The not working out of the box problem with GNU enscript is that it doesn't have a highlighting mode for clojure. Adopting a state file from one of the LISP language variants was straightforward. Working through the code previously posted in the blog uncovered some corner cases that were easily fixed.  That clojure is a functional language did present one interesting choice: highlight all occurrences of the builtin functions, thus highlighting variables that reused those names, or only highlight them in the function slot in s-expression, thus missing them when they were passed as values to other functions? I eventually chose the latter, as that's what emacs does.

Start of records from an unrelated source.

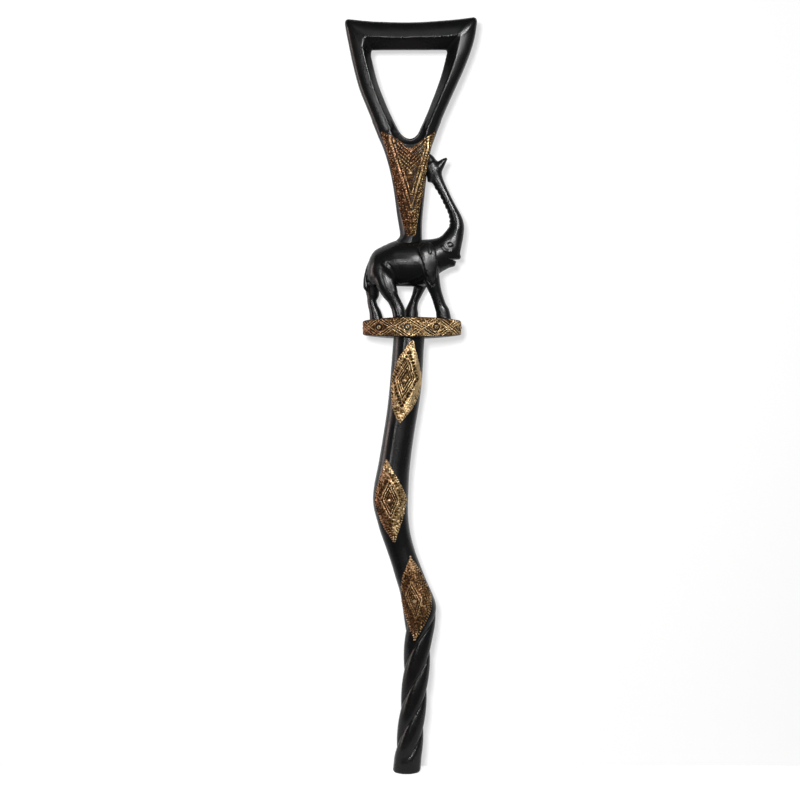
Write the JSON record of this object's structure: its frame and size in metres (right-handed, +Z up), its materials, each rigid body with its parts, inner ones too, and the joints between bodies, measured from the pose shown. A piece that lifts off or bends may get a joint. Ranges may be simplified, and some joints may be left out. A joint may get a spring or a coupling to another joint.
{
  "type": "carved walking stick",
  "caption": "Carved wooden walking stick: open loop grip, elephant with raised trunk on an oval plinth, bent shaft with embossed brass diamonds and a rope-twist foot.",
  "frame": {"origin": "middle of the foot's flat end, on the floor", "axes": "+Z up the stick to the grip; -Y is the front with the brass sheets; +X is the side the elephant looks to, at the viewer's right"},
  "size_m": [0.16, 0.0592, 0.915],
  "materials": {
    "black_wood": "satin",
    "brass_sheet": "satin",
    "brass_tack": "gloss"
  },
  "bodies": {
    "root": {"carved_body": "black_wood", "plinth_band": "brass_sheet", "v_plate": "brass_sheet", "diamond_plate_top": "brass_sheet", "diamond_plate_middle": "brass_sheet", "diamond_plate_bottom": "brass_sheet", "band_stud_1": "brass_tack", "band_stud_2": "brass_tack", "band_stud_3": "brass_tack", "band_stud_4": "brass_tack", "band_stud_5": "brass_tack", "band_stud_6": "brass_tack", "band_stud_7": "brass_tack", "band_stud_8": "brass_tack", "v_plate_tack": "brass_tack", "v_plate_pin_middle": "brass_tack", "v_plate_pin_left": "brass_tack", "v_plate_pin_right": "brass_tack", "v_plate_pin_foot": "brass_tack", "diamond_tack_top": "brass_tack", "diamond_pin_top_upper": "brass_tack", "diamond_pin_top_lower": "brass_tack", "diamond_tack_middle": "brass_tack", "diamond_pin_middle_upper": "brass_tack", "diamond_pin_middle_lower": "brass_tack", "diamond_tack_bottom": "brass_tack", "diamond_pin_bottom_upper": "brass_tack", "diamond_pin_bottom_lower": "brass_tack"}
  },
  "joints": []
}
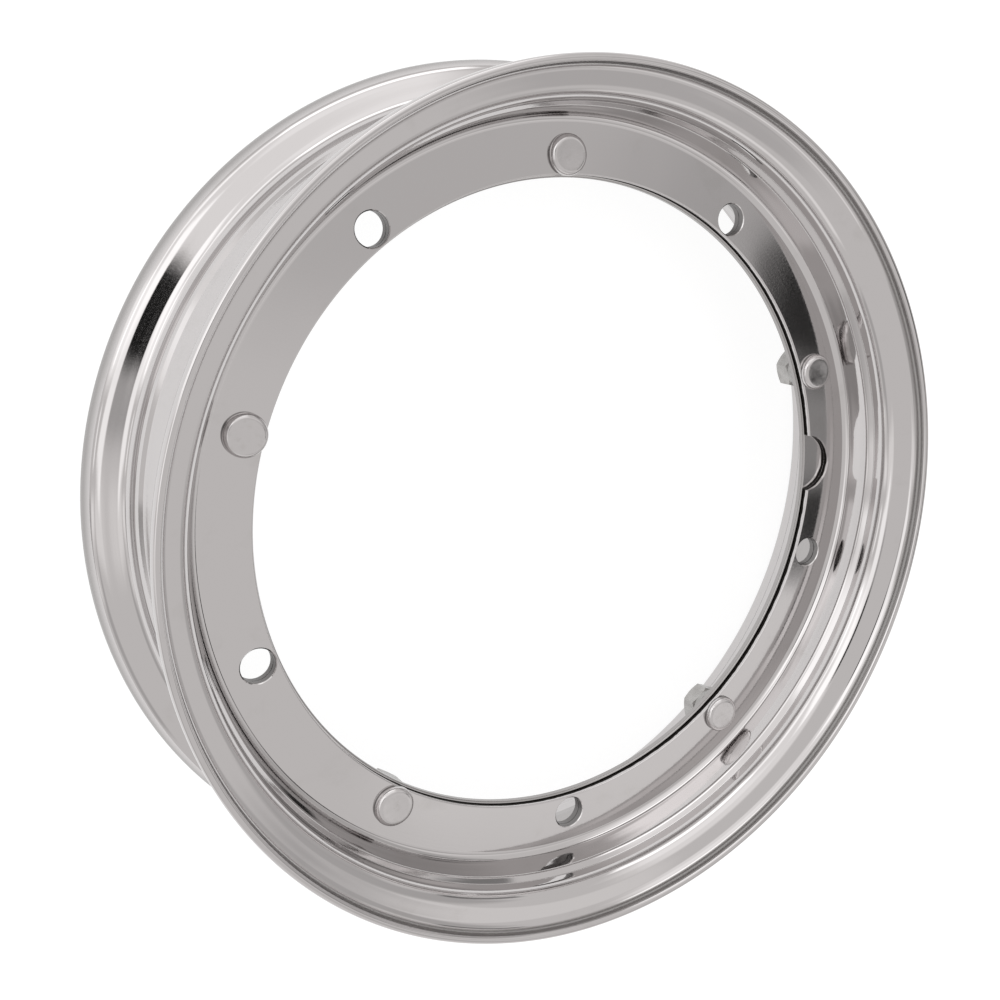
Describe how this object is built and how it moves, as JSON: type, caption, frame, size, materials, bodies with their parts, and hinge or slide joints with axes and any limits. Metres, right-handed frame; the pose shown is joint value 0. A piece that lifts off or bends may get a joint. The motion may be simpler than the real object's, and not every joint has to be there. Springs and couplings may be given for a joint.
{
  "type": "motor scooter rim",
  "caption": "Chrome-plated split steel rim for a small-wheeled scooter: two pressed rings bolted together hold the tyre and bolt to the wheel hub.",
  "frame": {"origin": "centre of the lower lip's plane, the lip of the wide half, on the wheel axis", "axes": "+Z along the wheel axis from the wide half to the narrow half; +X through the notch and the valve hole"},
  "size_m": [0.282, 0.282, 0.073],
  "materials": {
    "rim_chrome": "polished chrome plate, faint water marks and fine scratches",
    "stud_chrome": "plated with the rim, slightly softer on the round heads",
    "washer_zinc": "bright zinc, satin",
    "nut_zinc": "bright zinc, satin"
  },
  "bodies": {
    "root": {"narrow_half": "rim_chrome", "wide_half": "rim_chrome", "stud_1": "stud_chrome", "stud_2": "stud_chrome", "stud_3": "stud_chrome", "stud_4": "stud_chrome", "stud_5": "stud_chrome", "spring_washer_1": "washer_zinc", "spring_washer_2": "washer_zinc", "spring_washer_3": "washer_zinc", "spring_washer_4": "washer_zinc", "spring_washer_5": "washer_zinc", "nut_1": "nut_zinc", "nut_2": "nut_zinc", "nut_3": "nut_zinc", "nut_4": "nut_zinc", "nut_5": "nut_zinc"}
  },
  "joints": []
}
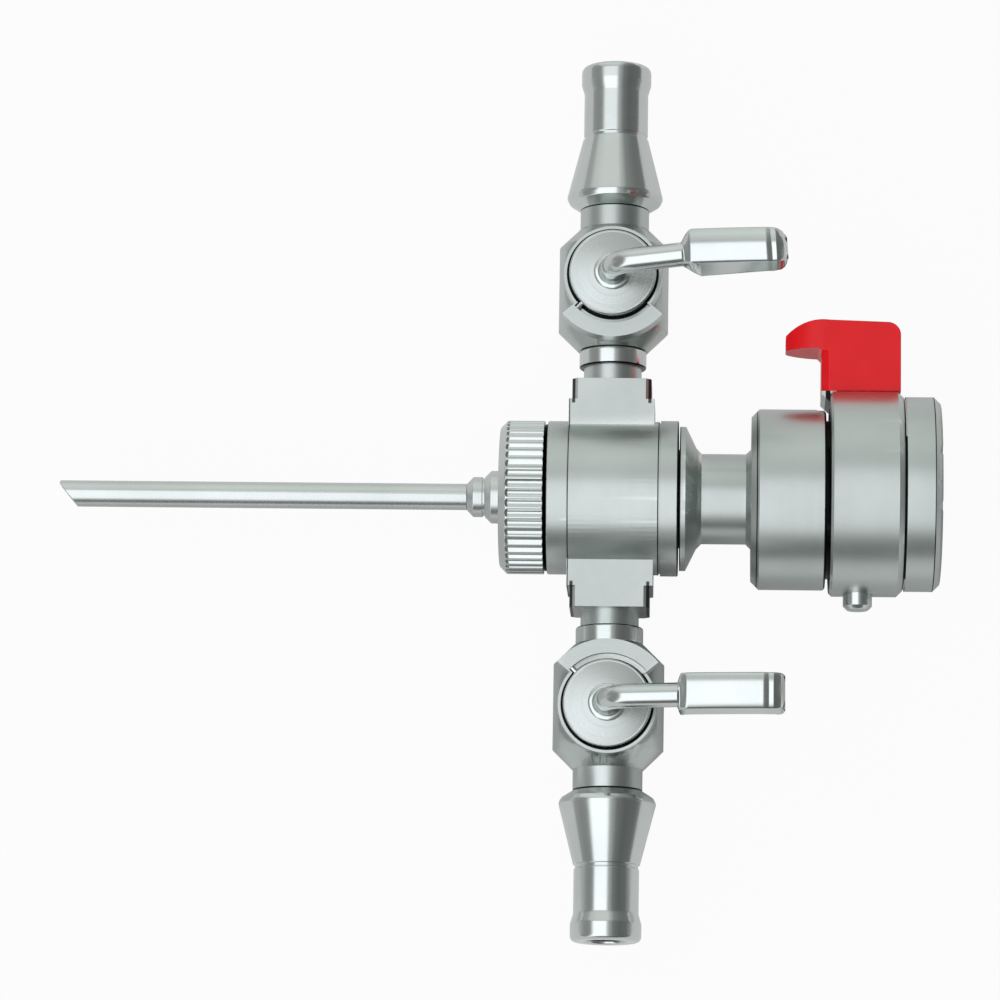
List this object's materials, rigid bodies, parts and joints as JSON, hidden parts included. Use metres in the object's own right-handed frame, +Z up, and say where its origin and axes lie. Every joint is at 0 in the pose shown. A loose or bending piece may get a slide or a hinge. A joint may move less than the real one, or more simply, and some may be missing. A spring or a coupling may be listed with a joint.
{
  "type": "arthroscope sheath",
  "caption": "Steel arthroscope sheath with a swivelling twin-stopcock drum and a red-padded telescope latch.",
  "frame": {"origin": "seat of the telescope socket, where the telescope's coupling plug stops, on the tube's axis", "axes": "+X back along the tube towards the telescope, +Y to the stopcock on the thumb pad's side, +Z up from the table, the side the lever handles stand on"},
  "size_m": [0.1337, 0.1352, 0.0368],
  "materials": {
    "satin_steel": "satin",
    "spun_steel": "brushed",
    "polished_steel": "polished",
    "spring_steel": "satin",
    "seal_rubber": "matt",
    "red_plastic": "gloss"
  },
  "bodies": {
    "sheath_and_coupling": {"sheath_tube": "polished_steel", "tube_ferrule": "polished_steel", "knurled_nut": "satin_steel", "swivel_core": "satin_steel", "front_swivel_oring": "seal_rubber", "rear_swivel_oring": "seal_rubber", "coupling_body": "satin_steel", "scope_seal": "seal_rubber", "seal_nut": "polished_steel", "latch_springs": "spring_steel", "guide_pin": "polished_steel"},
    "latch": {"lock_ring": "satin_steel", "latch_cover": "satin_steel", "cover_screws": "polished_steel", "thumb_pad": "red_plastic", "pad_screws": "polished_steel"},
    "swivel": {"swivel_drum": "satin_steel", "upper_collar": "polished_steel", "upper_neck_seal": "seal_rubber", "upper_cock_body": "satin_steel", "upper_hose_barb": "polished_steel", "lower_collar": "polished_steel", "lower_neck_seal": "seal_rubber", "lower_cock_body": "satin_steel", "lower_hose_barb": "polished_steel"},
    "upper_tap": {"upper_plug": "spun_steel", "upper_stop_pin": "polished_steel", "upper_keeper_washer": "polished_steel", "upper_spring_washer": "spring_steel", "upper_cap_nut": "polished_steel", "upper_lever": "polished_steel"},
    "lower_tap": {"lower_plug": "spun_steel", "lower_stop_pin": "polished_steel", "lower_keeper_washer": "polished_steel", "lower_spring_washer": "spring_steel", "lower_cap_nut": "polished_steel", "lower_lever": "polished_steel"}
  },
  "joints": [
    {"name": "drum_swivel", "type": "hinge", "parent": "sheath_and_coupling", "child": "swivel", "pos_m": [-0.032, 0, 0], "axis": [1, 0, 0], "continuous": true},
    {"name": "upper_lever_turn", "type": "hinge", "parent": "swivel", "child": "upper_tap", "pos_m": [-0.032, 0.0329, 0], "axis": [0, 0, 1], "range_deg": [0, 90]},
    {"name": "lower_lever_turn", "type": "hinge", "parent": "swivel", "child": "lower_tap", "pos_m": [-0.032, -0.0329, 0], "axis": [0, 0, -1], "range_deg": [0, 90]},
    {"name": "latch_press", "type": "slide", "parent": "sheath_and_coupling", "child": "latch", "axis": [0, -1, 0], "range_m": [0, 0.002], "stiffness_N_per_m": 1200, "springref_m": -0.0025, "deforming": ["latch_springs"]}
  ]
}
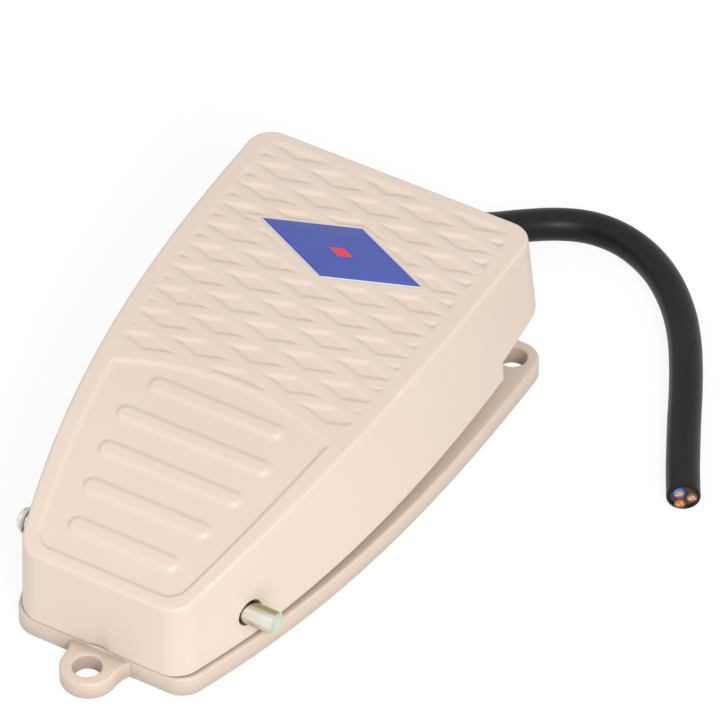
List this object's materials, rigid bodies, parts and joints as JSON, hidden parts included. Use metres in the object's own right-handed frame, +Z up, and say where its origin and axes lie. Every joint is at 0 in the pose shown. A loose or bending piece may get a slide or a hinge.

Once you've installed GNU Enscript, you'll want to get the clojure state file from the bitbucket repo for the blog, and then install it in the share/enscript/hl directory where enscript stores the language state files. After doing that, you can use -Eclojure to get clojure highlighting.

Thursday, August 19, 2010

On overengineering software

Overengineering in a software project results in code that is more
complicated than the problem at hand calls for. It's usually the
result of the engeineer being fascinated by the technology being used
for the problem, and hence applying it where it isn't appropriate, or
simply in excess.

I ran into a common - and very popular - example of this while moving
this blog from Wordpress to Blogger. Wordpress provides a tool for
displaying code from various programming languages with proper
highlighting. Blogger has no such facility. While this type of thing
is important - possibly critical for a blog on programming - it wasn't
such a big deal for me. I wasn't very happy with the Wordpress tool,
and got less happy as I looked into it.

Seems there are three broad classes of tools for this: stand-alone
facilities for the desktop, tools for exporting HTML from editors that
do the highlighting, and javascript that does the highlighting in the
client. The first two are a problem for blogging, as web-based
applications typically don't integrate well with the desktop, so you
wind up having to cut and paste the text, instead of just inserting
a file into the blog text.

The JavaScript one is slightly more convenient for the author - they
can cut and paste directly from the source, and then wrap tags around
to indicate what should be highlighted. They may be required to fix
characters that are magic to html, or not, depending on the blog and
software. It might also puts the code in scrollable are, number the
lines for reference, and add widgets to let you copy the text out
easily - all good things.

Unfortunately, these widgets aren't so convenient for the reader when
compared to the other alternatives. If the reader is using a
lightweight or downrev browser with no JavaScript support, is paranoid
enough to use something like NoScript or otherwise disable JavaScript
for untrusted domain, or is simply behind a corporate firewall that
disallows anything it thinks is executable code to reach the user,
then they get no highlighting. Since the highlighting is done in the
client at load time, it will slow down page loading. This effect
scales - the more code you have, the longer it takes to load the
page. Chances are the user won't notice this - they'll be reading text
until after the code is highlighted. However, as someone who develops
distributed systems, running this code every time the page is loaded
on every client system when it could be done once before the text is
uploaded just strikes me as wrong. Especially when that same
JavaScript could be used to do the job once in the authors browser
before the blog is posted instead of every readers browser every time
they load it.

I can see why the author did it this way - this is really cool
technology, and you get a really spiffy result. Doing the same thing
on the desktop just isn't as cool. Still, if the job is to deliver
highlighted text to the reader, the desktop versions do the job
better. The authors got caught up in the technology, and used it where
it wasn't quite appropriate.